There are ways to think about new business models in much more flexible and exploratory ways than many companies use on a day to day basis, Henderson said. And while they’re expanding their thinking, they should be embracing ambidexterity, too.
As brands and retailers work to navigate doing new things in old organizations and aligning a team who may be steadily backing their outmoded methods, they’ll have to balance managing things the existing way with simultaneously—and intelligently—inserting the new.
“Some firms say, ‘okay, we’re just going to leap into the new,’ but that’s kind of risky,” Henderson explained. “Most organizations set up small freestanding organizations to explore these new futures, and then the existing organization keeps the wheels on the bus. The issue is, if you do this, you need to put in place new goals, new metrics new incentives, because if you manage these new little exploratory ways of doing things in the same way, with the same metrics as the old way of doing things, trust me, it’s not going to work. You’ll let it kind of mumble along and as soon as it starts to demand real resources, you’ll shut it down.”
For fashion, new business models may adjust apparel’s seasonal calendar, or altogether eliminate it. They may eschew far-flung foreign supply chains for closer-knit, closer to home vendor communities that support improved speed and flexibility. They may radically rethink what transparency means and how to deliver it.
Whatever the focus for the industry’s path to greater sustainability, purpose needs to be embedded in strategy.
“It can’t be just philanthropy or CSR or something off at the side,” Henderson said. “At real purpose driven firms, it runs through everything they do.”
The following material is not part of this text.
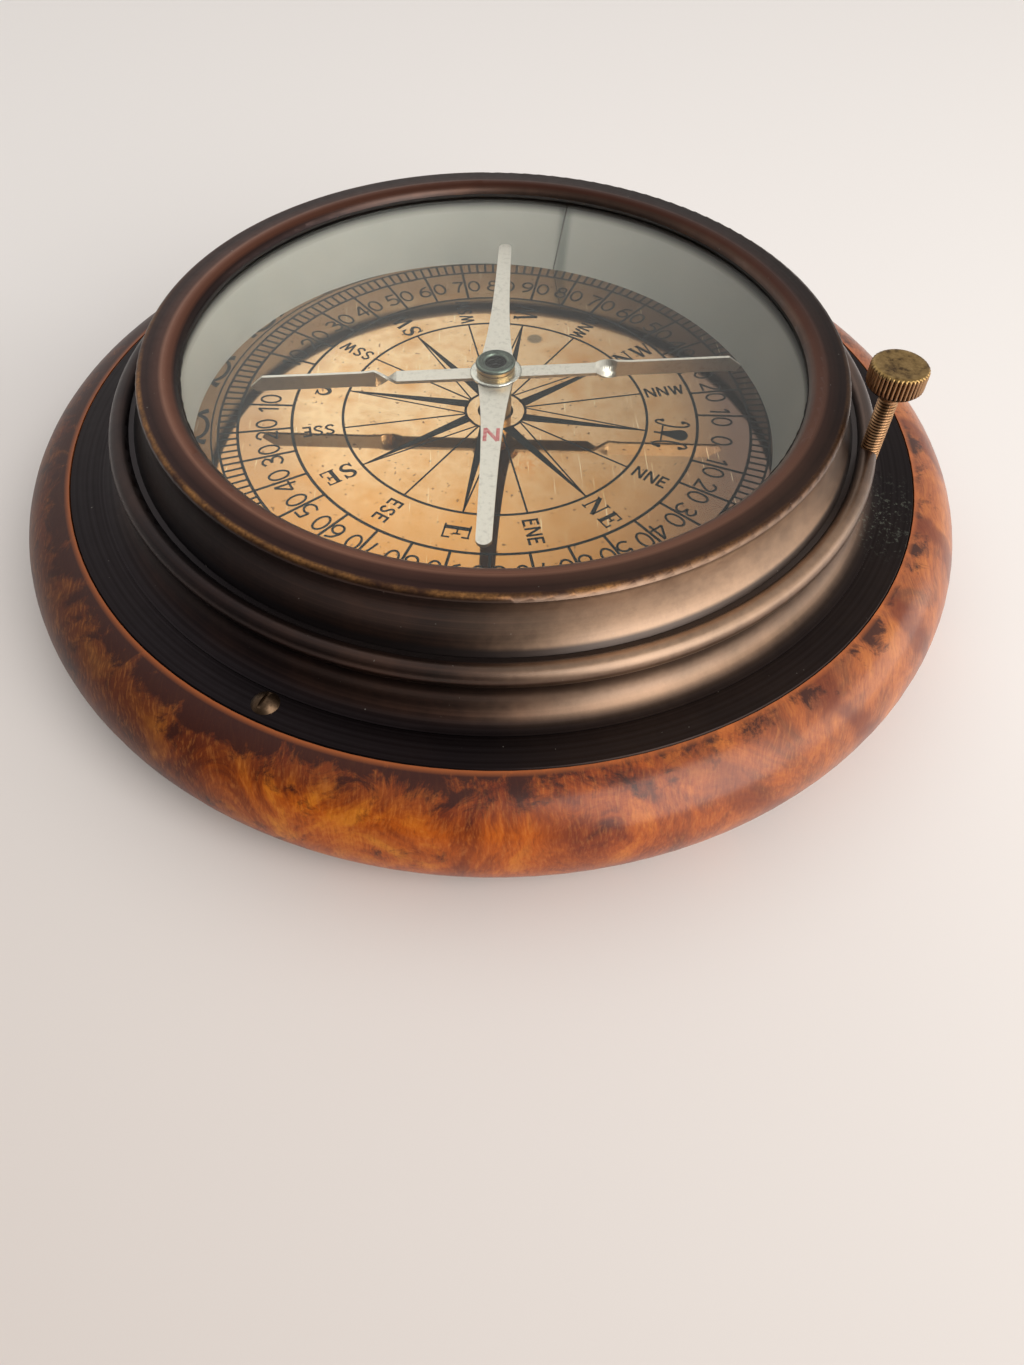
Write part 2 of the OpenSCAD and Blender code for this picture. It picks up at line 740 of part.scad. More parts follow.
// Thumbscrew with a straight-knurled head
module thumbscrew() {
    edge = 0.35;
    under = 0.85;
    over_r = head_r + 0.1;
    head_top_z = head_z + head_h;
    color("darkgoldenrod")
        stop_side() translate([screw_at_r, 0, 0])
            difference() {
                union() {
                    tube(shank_r, 0, shank_low_z + 0.02, head_z);
                    translate([0, 0, head_z - neck_h])
                        cylinder(r1 = shank_r, r2 = head_r - 1.2, h = neck_h, $fn = 64);
                    intersection() {
                        translate([0, 0, head_z]) linear_extrude(height = head_h) knurl_outline();
                        union() {
                            translate([0, 0, head_z - solid])
                                cylinder(r1 = head_r - under, r2 = over_r, h = under + 0.1, $fn = 64);
                            tube(over_r, 0, head_z + under, head_top_z - edge);
                            translate([0, 0, head_top_z - edge])
                                cylinder(r1 = over_r, r2 = head_r - edge - 0.1, h = edge + solid, $fn = 64);
                        }
                    }
                }
                translate([0, 0, shank_low_z - 1])
                    cylinder(r = tip_stem_r + turn_gap, h = tip_stem_h + 1.2, $fn = 48);
            }
}

wood_base();
base_felt();
case_ring();
case_pan();
flange_screws();
bezel_ring();
glass_pane();
glass_seal();
wall_liner();
dial_plate();
pivot_post();
post_screw();
pivot_pin();
needle();
cap_washer();
cap_collar();
cap_top();
cap_jewel();
lifter_sleeve();
lock_lever();
lever_bracket();
bracket_screws();
lever_pin();
thrust_tip();
thumbscrew();
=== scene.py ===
"""Looks of a desk marine compass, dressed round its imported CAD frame. Metres, +Z up, front toward -Y."""

import math

import bmesh
import bpy
import numpy as np
from mathutils import Matrix, Vector


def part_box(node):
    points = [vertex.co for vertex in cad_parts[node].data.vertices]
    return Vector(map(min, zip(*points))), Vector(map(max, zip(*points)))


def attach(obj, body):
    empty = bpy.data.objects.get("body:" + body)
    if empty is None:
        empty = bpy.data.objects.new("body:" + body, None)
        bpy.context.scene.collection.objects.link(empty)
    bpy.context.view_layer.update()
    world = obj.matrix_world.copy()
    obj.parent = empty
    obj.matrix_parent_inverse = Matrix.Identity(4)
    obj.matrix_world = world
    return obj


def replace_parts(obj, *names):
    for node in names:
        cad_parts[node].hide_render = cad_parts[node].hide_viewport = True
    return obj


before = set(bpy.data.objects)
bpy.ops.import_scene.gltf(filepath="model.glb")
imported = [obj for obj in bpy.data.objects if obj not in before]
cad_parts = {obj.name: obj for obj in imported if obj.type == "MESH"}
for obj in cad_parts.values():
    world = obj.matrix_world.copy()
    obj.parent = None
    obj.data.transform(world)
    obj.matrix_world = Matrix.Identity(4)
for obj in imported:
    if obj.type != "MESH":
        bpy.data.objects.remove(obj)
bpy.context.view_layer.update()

MM = 0.001


# Camera: a phone's wide lens, held over the front edge and looking down at the dial

CAMERA_AT_MM = (-3.2, -134.3, 124.45)
CAMERA_DOWN, CAMERA_RIGHT, CAMERA_ROLL = 52.299, 3.077, 1.730
FOCAL_PX, LONG_SIDE_PX, SENSOR_MM = 1000.0, 1365.0, 36.0


def aim_camera():
    """Forward comes from the two angles, right is level, and both turn about forward by the roll."""
    down, right, roll = (math.radians(a) for a in (CAMERA_DOWN, CAMERA_RIGHT, CAMERA_ROLL))
    ahead = Vector((math.sin(right) * math.cos(down), math.cos(right) * math.cos(down), -math.sin(down)))
    level = Vector((math.cos(right), -math.sin(right), 0.0))
    over = level.cross(ahead)
    side = level * math.cos(roll) + over * math.sin(roll)
    up = over * math.cos(roll) - level * math.sin(roll)
    lens = bpy.data.cameras.new("camera")
    lens.sensor_width = SENSOR_MM
    lens.lens = FOCAL_PX / LONG_SIDE_PX * SENSOR_MM
    lens.clip_start, lens.clip_end = 0.01, 20.0
    camera = bpy.data.objects.new("camera", lens)
    turn = Matrix((side, up, -ahead)).transposed().to_4x4()
    camera.matrix_world = Matrix.Translation(Vector(CAMERA_AT_MM) * MM) @ turn
    bpy.context.scene.collection.objects.link(camera)
    bpy.context.scene.camera = camera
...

Having an authentic purpose, she added, can mobilize a shared vision and a shared identity across an organization, which, in turn, contributes to strategic alignment and intrinsic motivation for major issues, both key elements in improved performance.
So, how will fashion businesses get there?
“Start by developing your own sense of purpose…and if we can mobilize that, we can move mountains,” Henderson said. “We need an avalanche—and it’s pebbles that drive avalanches. I think we can all be pebbles.”